-------- Dataset excerpt --------

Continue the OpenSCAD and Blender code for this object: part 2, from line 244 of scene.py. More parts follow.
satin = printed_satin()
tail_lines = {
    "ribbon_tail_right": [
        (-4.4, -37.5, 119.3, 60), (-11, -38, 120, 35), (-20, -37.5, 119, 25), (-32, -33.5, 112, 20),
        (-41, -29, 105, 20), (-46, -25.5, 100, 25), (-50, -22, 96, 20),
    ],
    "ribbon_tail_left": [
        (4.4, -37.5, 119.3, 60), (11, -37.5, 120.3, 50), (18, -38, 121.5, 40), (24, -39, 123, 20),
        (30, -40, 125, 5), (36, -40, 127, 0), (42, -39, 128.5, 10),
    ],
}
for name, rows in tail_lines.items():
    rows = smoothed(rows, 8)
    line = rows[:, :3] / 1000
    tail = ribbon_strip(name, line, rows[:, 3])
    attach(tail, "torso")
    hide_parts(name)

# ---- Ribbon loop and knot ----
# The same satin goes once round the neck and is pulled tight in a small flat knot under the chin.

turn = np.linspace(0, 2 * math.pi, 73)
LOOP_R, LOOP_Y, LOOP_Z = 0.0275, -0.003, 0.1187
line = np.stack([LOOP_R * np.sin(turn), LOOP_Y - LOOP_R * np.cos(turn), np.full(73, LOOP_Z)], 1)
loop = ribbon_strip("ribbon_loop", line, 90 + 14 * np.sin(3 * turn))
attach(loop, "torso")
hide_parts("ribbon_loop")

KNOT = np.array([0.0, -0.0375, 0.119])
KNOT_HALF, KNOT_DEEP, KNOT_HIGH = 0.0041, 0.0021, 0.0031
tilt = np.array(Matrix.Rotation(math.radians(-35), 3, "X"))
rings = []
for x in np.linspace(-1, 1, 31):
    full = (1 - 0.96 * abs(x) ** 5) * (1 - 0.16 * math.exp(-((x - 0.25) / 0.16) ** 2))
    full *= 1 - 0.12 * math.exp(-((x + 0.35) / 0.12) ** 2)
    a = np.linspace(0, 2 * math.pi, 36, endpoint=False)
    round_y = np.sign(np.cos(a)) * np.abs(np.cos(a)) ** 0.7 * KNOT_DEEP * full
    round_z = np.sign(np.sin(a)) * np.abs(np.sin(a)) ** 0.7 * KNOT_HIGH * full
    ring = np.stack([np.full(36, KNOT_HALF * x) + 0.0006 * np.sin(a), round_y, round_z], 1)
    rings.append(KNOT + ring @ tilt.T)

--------

Each line of the material that holds the string "attach" counts once; give the total alone.

▸ Worked solution:
2